Well, maybe. Yes, seriously, that could be what happened. There have been bursts of star formation in our galaxy, and there is some evidence that the Fermi bubbles were blown out by something like that. A huge burst of star formation creates lots of massive stars that can explode, and some observations point toward that being the cause.

On the other hand, sitting right in the center of the galaxy is a whopping big black hole, called Sgr A* (literally "Sagittarius A-star"). Gas falling into the black hole forms into a huge disk that gas incredibly hot, and as it spirals around its magnetic field gets wrapped up with it, shaped into two enormous cone-shaped vortices that can blast matter out of the galaxy at tremendous speed.

Artwork depicting a supermassive black hole surrounded by an accretion disk and magnetic corona, with powerful jets launching away in opposite directions. Credit: NASA/CXC/M. Weiss

Right now our supermassive black hole is quiescent, but millions of years ago, who knows? Perhaps a huge cloud of gas and dust fell into it, and caused an epic eruption that formed the eROSITA and Fermi bubbles. The blast of energy involved would have outshone all the stars in the galaxy combined, and for a short period the Milky Way would've been a quasar.

One small problem with all this is the timing. The eROSITA data suggest it happened 20 million years ago, but other observations show maybe it was only 3 million years ago. Those are not necessarily incompatible; it can be hard to get the ages of events like this. There are large uncertainties, with a whole pile of things that can throw the estimates off.

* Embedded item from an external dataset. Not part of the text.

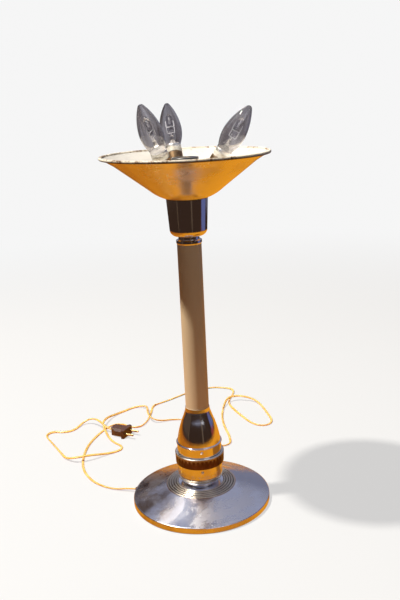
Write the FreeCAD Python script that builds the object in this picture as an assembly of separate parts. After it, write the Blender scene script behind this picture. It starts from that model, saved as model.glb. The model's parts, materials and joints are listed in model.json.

But this is all good! These ridiculously gigantic features are still quite mysterious, and difficult to observe because of their huge size. It takes all-sky surveys to see them at all, let alone get an idea of their detailed structure. We've seen them in gamma rays and radio waves, and now X-rays. The more ways we see them the better we'll understand them... and whatever colossal event it was in the center of the galaxy that created them.